I believe we do still get a small number of discards each day, and these I'll look into as they arise.

5.  To try and improve the performance and availability of our NPS servers I've made a couple of other registry changes, as follows:

Set HKEY_LOCAL_MACHINE\SYSTEM\CurrentControlSet\Control\SecurityProviders\SCHANNEL to 3.  This increases SCHANNEL logging.

Set HKEY_LOCAL_MACHINE\System\CurrentControlSet\Services\Netlogon\Parameters\MaxConcurrentApi to 5.  This increases the available authentication threads to the DCs since our RADIUS servers are not Domain Controllers.

According to the JANET NRPS logs it seems that the only remaining errors we have relate to users with typos in their username or with bad or expires passwords.  To try and reduce the problem we're producing daily RADIUS failure reports which are now being reviewed by our helpdesk staff so they can contact the worst offenders.  Of course, it's impossible to remove all these failures but anything is better than nothing.

Regards

Simon

Comments

Something I've found out recently is that by default NPS uses a maximum size of 2000 bytes for its datagrams.

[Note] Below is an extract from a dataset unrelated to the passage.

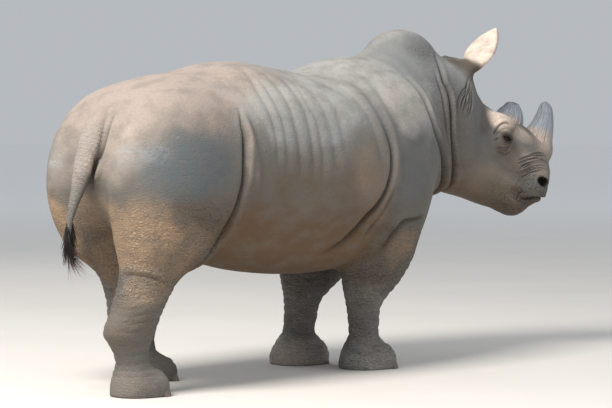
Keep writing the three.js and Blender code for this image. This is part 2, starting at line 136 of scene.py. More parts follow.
# Columns up the leg: place, front, back, half width, middle, side offset.
FRONT_LEG_ROWS = [
    [-30, 130, -128, 125, 0, 0],
    [40, 134, -134, 132, 0, 0],
    [105, 106, -113, 112, 0, 0],
    [165, 64, -85, 82, -10, 0],
    [235, 66, -88, 80, -12, 0],
    [325, 84, -102, 90, -10, 0],
    [430, 222, -130, 112, 30, 0],
    [560, 315, -155, 138, 70, -10],
    [700, 312, -230, 165, 50, -35],
    [860, 325, -220, 170, 60, -50],
    [1000, 280, -140, 130, 60, -50],
]
HIND_LEG_ROWS = [
    [-30, 122, -118, 115, 0, 0],
    [40, 128, -120, 121, 0, 0],
    [100, 84, -108, 104, -14, 0],
    [150, 50, -98, 82, -24, 0],
    [210, 48, -122, 80, -38, 0],
    [290, 88, -178, 95, -45, 0],
    [400, 142, -122, 108, 5, 0],
    [556, 240, -68, 128, 85, -5],
    [700, 340, -80, 165, 120, -15],
    [880, 400, -40, 160, 180, -20],
]
# Each leg: its table, where its foot stands (x, y), its lean, how far its shank is carried
# forward, and its girth.
LEGS = {
    "front_right": (FRONT_LEG_ROWS, 785, -215, 0, 0, 1),
    "front_left": (FRONT_LEG_ROWS, 710, 185, 0.12, 20, 1.07),
    "hind_right": (HIND_LEG_ROWS, -800, -215, 0, 0, 1),
    "hind_left": (HIND_LEG_ROWS, -345, 205, -0.37, 45, 1),
}
EAR_ROOT = (-82, 112, 132)
EAR_LENGTH = 288
# Columns: share of the ear's length, half width, half depth, how far forward and how far inward
# its middle lies. The cup is cut out of the leaf.
EAR_LEAF = [
    [-0.16, 58, 44, 0, 4],
    [0.01, 60, 44, 0, 4],
    [0.16, 72, 40, 3, -10],
    [0.34, 97, 33, 9, -2],
    [0.54, 95, 28, 10, 6],
    [0.74, 70, 24, 5, 4],
    [0.9, 34, 16, -1, -3],
    [1.0, 5, 5, -6, -8],
]
EAR_CUP = [
    [0.1, 20, 20, 28, -8],
    [0.27, 66, 46, 35, -4],
    [0.46, 88, 52, 43, 5],
    [0.64, 78, 48, 39, 6],
    [0.83, 45, 38, 31, 0],
    [1.02, 14, 18, 17, -8],
]
EARS = {
    "right": (1, (0.61, -0.22, 0.76), (0.95, -0.05, -0.45)),
    "left": (-1, (0.47, 0.86, -0.14), (0.55, -0.25, 0.78)),
}
TAIL_LINE = [
    (-745, 0, 1318),
    (-822, -8, 1254),
    (-884, -22, 1165),
    (-924, -24, 1081),
    (-955, -20, 1003),
    (-976, -13, 926),
    (-1000, -6, 848),
    (-1017, -2, 770),
    (-1023, 0, 672),
]
TAIL_GIRTH = [44, 54, 62, 54, 43, 31, 21, 14.5, 7]
# Each horn: its line's points (forward and up, in the head's directions), then rows of share of
# its length, half width and half length.
HORN_LINES = {
    "front": (
        [(520, -50), (520, 30), (512, 110), (492, 180), (458, 247)],
        [
            [0, 84, 101],
            [0.22, 78, 99],
            [0.42, 60, 76],
            [0.6, 48, 59],
            [0.78, 39, 46],
            [0.9, 31, 36],
            [1, 15, 18],
        ],
    ),
    "rear": (
        [(318, -20), (317, 45), (306, 98), (288, 145)],
        [[0, 60, 86], [0.33, 58, 86], [0.6, 49, 70], [0.82, 37, 50], [1, 20, 30]],
    ),
}
SIDES = {"right": 1, "left": -1}
EYE_AT = (292, 150, -79)
EYE_RADIUS = 21.0
LID_REACH, LID_OPEN = 25.0, 12.0
NOSTRIL_AT = (611, 128, -172)
# Each toe: its angle round the foot in degrees, its half width and its height.
TOES = {"middle": (0, 52, 62), "outer": (58, 40, 52), "inner": (-58, 40, 52)}


# ---------------------------------------------------------------- solid fields
# A field is negative inside the flesh. Near its surface it is about the distance in millimetres.
def smooth_table(rows, count=400):
    """A table's columns as smooth curves through its rows, finely sampled."""
    rows = np.array(rows, float)
    s = np.linspace(rows[0, 0], rows[-1, 0], count)
    i = np.clip(np.searchsorted(rows[:, 0], s, "right") - 1, 0, len(rows) - 2)
    a, b = rows[i], rows[i + 1]
    before, after = rows[np.maximum(i - 1, 0)], rows[np.minimum(i + 2, len(rows) - 1)]
    span = b[:, :1] - a[:, :1]
    t = (s[:, None] - a[:, :1]) / span
    m0 = (b - before) / (b[:, :1] - before[:, :1]) * span
    m1 = (after - a) / (after[:, :1] - a[:, :1]) * span
    out = (2 * t**3 - 3 * t**2 + 1) * a + (3 * t**2 - 2 * t**3) * b
    out += (t**3 - 2 * t**2 + t) * m0 + (t**3 - t**2) * m1
    out[:, 0] = s
    return out


def blend(a, b, k):
    """The lower of two fields, rounded over the distance k where they meet."""
    h = np.maximum(k - np.abs(a - b), 0) / k
    return np.minimum(a, b) - h * h * k / 4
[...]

If it's sending a certificate (whose size will probably exceed this) the packet involved will therefore be fragmented, and sometimes this will cause the packet to be lost in transit, so the EAP interaction is never completed. This causes NPS to log a discard, for some reason claiming that the incoming packet was incorrectly formatted. Even if the client sends a Framed-MTU attribute itself, NPS will ignore it. However, if you set the Framed-MTU attribute in the network policy involved, NPS will use the value you specify for its own packets.

We were seeing this problem initially with responses to the test authentication requests that JANET sends every few minutes. I got the details from a Cisco article (http://www.cisco.com/c/en/us/support/docs/lan-switching/8021x/118634-technote-eap-00.html). Since implementing the change, I've noticed that authentication attempts from a number of clients which were failing previously are now working.